§ DIRECTIONS FOR THIS TASK
Repeat exactly the lines of the entries below from the one with "lever_knob();" through the one with "return [round(v *", both ends included, and nothing else.

◇ ◇ ◇ ◇

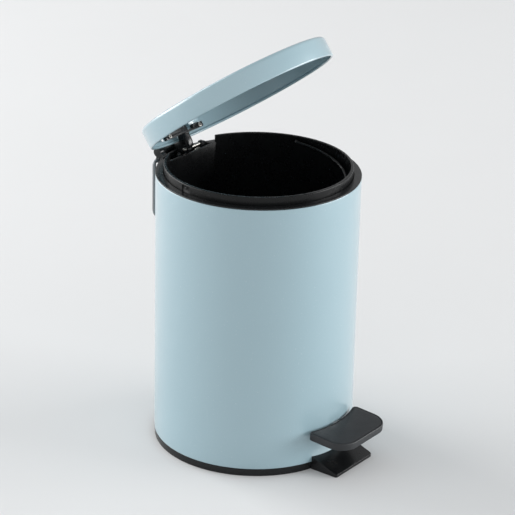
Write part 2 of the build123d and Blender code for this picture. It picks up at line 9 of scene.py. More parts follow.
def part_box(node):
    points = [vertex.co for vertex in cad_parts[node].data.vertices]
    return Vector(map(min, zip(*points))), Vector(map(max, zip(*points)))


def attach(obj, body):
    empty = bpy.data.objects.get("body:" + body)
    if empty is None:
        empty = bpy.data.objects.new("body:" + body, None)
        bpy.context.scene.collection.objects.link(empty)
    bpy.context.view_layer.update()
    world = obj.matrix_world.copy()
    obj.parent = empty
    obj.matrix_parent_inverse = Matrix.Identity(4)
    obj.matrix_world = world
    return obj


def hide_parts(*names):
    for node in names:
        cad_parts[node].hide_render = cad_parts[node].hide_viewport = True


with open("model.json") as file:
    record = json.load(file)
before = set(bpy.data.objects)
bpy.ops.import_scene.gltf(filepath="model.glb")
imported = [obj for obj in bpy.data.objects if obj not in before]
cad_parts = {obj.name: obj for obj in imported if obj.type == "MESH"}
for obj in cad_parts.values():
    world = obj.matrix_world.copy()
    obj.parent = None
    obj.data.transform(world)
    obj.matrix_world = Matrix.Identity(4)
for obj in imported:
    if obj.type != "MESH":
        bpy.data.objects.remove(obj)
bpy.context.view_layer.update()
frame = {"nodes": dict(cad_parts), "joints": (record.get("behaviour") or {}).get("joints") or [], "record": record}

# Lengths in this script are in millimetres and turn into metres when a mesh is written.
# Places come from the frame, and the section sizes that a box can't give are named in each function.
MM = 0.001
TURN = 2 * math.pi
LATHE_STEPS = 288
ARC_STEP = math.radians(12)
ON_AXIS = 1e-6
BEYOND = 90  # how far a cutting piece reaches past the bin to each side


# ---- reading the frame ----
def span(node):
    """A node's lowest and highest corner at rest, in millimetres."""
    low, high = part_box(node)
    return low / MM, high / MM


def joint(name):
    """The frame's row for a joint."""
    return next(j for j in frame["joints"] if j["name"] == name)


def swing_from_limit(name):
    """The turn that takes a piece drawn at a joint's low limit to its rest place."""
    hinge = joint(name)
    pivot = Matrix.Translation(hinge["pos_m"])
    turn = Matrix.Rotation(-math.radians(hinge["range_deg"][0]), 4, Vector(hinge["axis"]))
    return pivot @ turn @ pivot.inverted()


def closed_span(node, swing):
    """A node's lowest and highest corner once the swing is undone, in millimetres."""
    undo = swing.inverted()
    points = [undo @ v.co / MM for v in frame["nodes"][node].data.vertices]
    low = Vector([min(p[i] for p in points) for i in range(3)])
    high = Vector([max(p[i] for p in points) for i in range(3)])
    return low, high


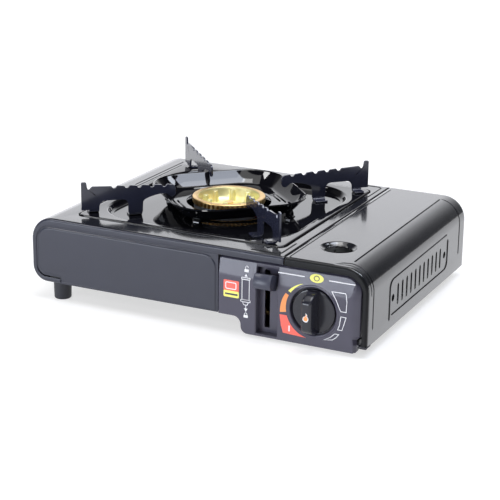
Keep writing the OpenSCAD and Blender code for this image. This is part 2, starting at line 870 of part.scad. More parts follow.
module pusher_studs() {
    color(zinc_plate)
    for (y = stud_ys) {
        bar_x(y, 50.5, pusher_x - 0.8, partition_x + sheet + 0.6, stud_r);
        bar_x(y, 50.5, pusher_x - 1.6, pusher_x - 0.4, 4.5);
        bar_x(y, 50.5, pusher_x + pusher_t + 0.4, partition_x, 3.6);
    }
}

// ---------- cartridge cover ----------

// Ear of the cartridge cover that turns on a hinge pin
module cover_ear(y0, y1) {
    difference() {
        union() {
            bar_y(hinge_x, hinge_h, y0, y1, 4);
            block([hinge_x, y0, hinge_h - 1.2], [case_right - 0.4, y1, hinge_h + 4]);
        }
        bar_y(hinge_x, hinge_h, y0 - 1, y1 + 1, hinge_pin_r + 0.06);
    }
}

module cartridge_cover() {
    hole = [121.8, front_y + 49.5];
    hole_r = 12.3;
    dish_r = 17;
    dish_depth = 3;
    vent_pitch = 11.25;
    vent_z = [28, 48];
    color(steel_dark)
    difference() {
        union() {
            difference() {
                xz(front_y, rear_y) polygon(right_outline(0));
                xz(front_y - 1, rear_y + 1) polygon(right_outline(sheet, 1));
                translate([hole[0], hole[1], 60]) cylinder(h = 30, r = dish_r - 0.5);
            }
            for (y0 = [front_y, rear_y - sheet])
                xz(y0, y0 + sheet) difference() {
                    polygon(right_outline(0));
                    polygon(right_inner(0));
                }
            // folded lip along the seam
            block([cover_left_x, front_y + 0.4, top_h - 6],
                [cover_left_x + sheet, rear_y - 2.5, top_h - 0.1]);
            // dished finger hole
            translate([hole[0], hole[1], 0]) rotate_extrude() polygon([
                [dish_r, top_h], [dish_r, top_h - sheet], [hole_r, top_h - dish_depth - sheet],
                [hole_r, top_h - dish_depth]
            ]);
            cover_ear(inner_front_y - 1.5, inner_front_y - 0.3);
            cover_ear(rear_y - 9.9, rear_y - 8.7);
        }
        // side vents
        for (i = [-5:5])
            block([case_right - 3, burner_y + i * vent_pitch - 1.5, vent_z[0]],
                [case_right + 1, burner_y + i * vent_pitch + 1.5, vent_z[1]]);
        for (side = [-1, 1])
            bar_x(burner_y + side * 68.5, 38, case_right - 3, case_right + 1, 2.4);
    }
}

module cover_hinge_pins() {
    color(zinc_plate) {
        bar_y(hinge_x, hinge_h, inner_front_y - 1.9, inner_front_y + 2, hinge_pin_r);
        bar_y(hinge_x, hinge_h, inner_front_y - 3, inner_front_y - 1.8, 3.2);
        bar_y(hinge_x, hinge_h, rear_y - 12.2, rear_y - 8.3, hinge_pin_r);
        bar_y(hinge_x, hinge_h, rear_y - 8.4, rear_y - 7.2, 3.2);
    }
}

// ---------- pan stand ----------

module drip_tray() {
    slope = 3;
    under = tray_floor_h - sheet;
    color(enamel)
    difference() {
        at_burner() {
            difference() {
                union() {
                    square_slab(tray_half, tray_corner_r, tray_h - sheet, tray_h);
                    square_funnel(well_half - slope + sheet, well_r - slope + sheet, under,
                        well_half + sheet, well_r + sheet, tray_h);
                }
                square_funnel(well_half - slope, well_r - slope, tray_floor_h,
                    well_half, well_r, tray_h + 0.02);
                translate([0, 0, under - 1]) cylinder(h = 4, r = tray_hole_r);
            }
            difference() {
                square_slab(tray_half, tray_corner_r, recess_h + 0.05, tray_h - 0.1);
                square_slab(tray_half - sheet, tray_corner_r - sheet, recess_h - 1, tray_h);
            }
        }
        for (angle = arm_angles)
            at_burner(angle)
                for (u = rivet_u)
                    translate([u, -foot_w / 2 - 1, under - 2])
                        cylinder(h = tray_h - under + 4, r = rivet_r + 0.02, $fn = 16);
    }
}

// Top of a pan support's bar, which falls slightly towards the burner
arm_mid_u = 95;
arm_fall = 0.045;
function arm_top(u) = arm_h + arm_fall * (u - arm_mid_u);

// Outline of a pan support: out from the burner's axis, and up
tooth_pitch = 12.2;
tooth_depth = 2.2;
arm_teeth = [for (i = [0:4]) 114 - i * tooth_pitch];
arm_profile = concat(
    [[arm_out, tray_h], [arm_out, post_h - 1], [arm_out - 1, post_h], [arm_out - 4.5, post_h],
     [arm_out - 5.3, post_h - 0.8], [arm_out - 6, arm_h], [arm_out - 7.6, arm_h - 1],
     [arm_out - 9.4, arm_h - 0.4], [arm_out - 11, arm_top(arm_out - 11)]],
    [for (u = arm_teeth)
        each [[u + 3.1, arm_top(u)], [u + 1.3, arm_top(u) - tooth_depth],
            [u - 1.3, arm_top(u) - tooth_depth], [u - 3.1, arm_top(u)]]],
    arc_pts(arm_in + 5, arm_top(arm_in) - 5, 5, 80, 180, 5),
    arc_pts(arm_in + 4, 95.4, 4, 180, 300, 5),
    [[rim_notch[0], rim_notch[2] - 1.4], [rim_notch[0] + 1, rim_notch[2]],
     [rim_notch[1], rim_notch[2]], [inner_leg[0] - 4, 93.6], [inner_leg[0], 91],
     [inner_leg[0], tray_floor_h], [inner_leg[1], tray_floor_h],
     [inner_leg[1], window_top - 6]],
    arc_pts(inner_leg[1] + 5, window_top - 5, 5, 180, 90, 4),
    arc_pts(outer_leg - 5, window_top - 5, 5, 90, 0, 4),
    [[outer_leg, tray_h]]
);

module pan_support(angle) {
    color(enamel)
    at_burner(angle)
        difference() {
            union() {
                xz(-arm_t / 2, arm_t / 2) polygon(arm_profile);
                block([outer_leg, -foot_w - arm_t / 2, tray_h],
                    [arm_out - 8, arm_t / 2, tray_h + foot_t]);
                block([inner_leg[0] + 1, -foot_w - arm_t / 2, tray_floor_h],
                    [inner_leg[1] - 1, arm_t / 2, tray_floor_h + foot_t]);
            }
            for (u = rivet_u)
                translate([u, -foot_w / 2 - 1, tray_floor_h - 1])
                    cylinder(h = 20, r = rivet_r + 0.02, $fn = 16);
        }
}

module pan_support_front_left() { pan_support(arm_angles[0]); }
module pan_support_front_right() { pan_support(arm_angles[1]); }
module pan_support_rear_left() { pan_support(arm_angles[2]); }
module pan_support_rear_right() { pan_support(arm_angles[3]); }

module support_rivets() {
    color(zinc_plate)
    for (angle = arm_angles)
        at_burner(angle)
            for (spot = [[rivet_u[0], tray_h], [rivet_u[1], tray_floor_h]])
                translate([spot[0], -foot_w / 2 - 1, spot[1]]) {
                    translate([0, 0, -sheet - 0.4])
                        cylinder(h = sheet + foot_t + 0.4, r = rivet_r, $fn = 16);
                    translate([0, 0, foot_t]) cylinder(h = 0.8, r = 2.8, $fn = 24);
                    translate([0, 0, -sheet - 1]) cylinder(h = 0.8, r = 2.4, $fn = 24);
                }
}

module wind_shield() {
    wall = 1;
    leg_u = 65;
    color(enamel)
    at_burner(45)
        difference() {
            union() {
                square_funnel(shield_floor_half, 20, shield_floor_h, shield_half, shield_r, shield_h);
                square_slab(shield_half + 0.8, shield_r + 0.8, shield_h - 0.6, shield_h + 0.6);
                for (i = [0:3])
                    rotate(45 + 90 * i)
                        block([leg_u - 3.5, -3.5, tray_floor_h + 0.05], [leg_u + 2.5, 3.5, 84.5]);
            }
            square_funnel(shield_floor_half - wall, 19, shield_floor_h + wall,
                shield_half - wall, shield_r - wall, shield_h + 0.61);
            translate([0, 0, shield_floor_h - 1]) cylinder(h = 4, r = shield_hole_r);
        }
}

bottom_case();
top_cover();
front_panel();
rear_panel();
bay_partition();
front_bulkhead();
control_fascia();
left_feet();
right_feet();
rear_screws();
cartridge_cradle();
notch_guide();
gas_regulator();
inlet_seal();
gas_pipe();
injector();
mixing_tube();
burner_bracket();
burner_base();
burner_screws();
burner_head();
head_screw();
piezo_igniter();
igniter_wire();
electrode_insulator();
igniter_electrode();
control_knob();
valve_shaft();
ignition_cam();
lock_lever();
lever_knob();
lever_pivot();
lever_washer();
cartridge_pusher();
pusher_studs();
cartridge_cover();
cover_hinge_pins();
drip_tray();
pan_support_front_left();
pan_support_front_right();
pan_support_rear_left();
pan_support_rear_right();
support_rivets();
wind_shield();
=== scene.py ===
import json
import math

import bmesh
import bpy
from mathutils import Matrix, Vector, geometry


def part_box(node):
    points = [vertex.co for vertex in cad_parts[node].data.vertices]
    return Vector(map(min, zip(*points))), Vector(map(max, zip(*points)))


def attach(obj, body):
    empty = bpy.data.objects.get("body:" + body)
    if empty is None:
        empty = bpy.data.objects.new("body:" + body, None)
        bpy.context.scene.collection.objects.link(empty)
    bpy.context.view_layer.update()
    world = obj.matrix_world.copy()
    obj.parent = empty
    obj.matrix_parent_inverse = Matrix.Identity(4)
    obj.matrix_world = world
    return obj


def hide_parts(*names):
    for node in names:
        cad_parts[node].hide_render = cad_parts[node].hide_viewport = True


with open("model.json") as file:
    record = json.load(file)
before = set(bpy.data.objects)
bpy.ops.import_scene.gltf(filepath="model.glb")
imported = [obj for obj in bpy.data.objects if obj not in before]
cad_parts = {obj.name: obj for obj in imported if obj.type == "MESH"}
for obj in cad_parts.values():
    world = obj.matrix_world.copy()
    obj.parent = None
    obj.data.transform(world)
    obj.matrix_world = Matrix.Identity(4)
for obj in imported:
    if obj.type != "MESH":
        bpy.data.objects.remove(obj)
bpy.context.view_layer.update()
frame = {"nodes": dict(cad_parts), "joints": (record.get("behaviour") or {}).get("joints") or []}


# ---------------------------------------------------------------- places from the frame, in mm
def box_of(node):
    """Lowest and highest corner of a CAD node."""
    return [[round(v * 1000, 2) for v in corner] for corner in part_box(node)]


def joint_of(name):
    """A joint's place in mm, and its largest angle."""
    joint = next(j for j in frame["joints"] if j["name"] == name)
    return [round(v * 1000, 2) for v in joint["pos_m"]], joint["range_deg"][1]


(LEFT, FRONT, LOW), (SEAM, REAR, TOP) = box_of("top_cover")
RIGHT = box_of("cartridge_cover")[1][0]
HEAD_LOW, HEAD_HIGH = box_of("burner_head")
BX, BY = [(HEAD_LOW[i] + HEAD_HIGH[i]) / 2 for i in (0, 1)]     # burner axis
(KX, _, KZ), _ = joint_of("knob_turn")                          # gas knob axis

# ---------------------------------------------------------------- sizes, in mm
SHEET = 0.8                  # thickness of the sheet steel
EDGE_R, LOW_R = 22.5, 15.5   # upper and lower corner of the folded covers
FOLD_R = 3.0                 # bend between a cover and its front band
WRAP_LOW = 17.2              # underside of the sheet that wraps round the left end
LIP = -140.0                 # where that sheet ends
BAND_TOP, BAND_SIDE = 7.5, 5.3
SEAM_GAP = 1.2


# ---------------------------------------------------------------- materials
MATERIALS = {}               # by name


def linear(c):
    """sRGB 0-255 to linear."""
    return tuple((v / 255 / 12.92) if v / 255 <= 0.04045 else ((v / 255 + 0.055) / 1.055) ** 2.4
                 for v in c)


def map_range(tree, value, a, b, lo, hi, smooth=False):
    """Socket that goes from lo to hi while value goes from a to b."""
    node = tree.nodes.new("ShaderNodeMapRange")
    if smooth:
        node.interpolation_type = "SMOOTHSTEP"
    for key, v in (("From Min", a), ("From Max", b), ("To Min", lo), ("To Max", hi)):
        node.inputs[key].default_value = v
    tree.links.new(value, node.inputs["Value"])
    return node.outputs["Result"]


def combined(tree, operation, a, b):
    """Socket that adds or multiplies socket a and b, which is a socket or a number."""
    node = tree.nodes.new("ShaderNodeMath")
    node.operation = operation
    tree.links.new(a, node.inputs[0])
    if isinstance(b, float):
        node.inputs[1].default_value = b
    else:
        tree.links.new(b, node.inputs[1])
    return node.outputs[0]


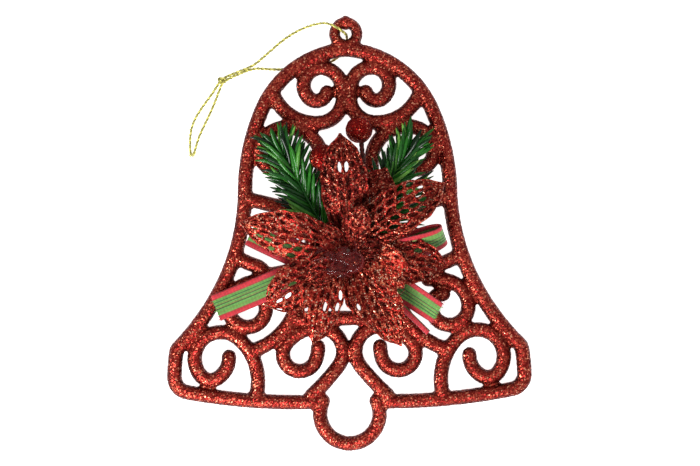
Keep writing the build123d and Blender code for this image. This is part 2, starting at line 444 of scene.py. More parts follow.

◇ ◇ ◇ ◇

§ RESPONSE
lever_knob();
lever_pivot();
lever_washer();
cartridge_pusher();
pusher_studs();
cartridge_cover();
cover_hinge_pins();
drip_tray();
pan_support_front_left();
pan_support_front_right();
pan_support_rear_left();
pan_support_rear_right();
support_rivets();
wind_shield();
=== scene.py ===
import json
import math

import bmesh
import bpy
from mathutils import Matrix, Vector, geometry


def part_box(node):
    points = [vertex.co for vertex in cad_parts[node].data.vertices]
    return Vector(map(min, zip(*points))), Vector(map(max, zip(*points)))


def attach(obj, body):
    empty = bpy.data.objects.get("body:" + body)
    if empty is None:
        empty = bpy.data.objects.new("body:" + body, None)
        bpy.context.scene.collection.objects.link(empty)
    bpy.context.view_layer.update()
    world = obj.matrix_world.copy()
    obj.parent = empty
    obj.matrix_parent_inverse = Matrix.Identity(4)
    obj.matrix_world = world
    return obj


def hide_parts(*names):
    for node in names:
        cad_parts[node].hide_render = cad_parts[node].hide_viewport = True


with open("model.json") as file:
    record = json.load(file)
before = set(bpy.data.objects)
bpy.ops.import_scene.gltf(filepath="model.glb")
imported = [obj for obj in bpy.data.objects if obj not in before]
cad_parts = {obj.name: obj for obj in imported if obj.type == "MESH"}
for obj in cad_parts.values():
    world = obj.matrix_world.copy()
    obj.parent = None
    obj.data.transform(world)
    obj.matrix_world = Matrix.Identity(4)
for obj in imported:
    if obj.type != "MESH":
        bpy.data.objects.remove(obj)
bpy.context.view_layer.update()
frame = {"nodes": dict(cad_parts), "joints": (record.get("behaviour") or {}).get("joints") or []}


# ---------------------------------------------------------------- places from the frame, in mm
def box_of(node):
    """Lowest and highest corner of a CAD node."""
    return [[round(v * 1000, 2) for v in corner] for corner in part_box(node)]


def joint_of(name):
    """A joint's place in mm, and its largest angle."""
    joint = next(j for j in frame["joints"] if j["name"] == name)
    return [round(v * 1000, 2) for v in joint["pos_m"]], joint["range_deg"][1]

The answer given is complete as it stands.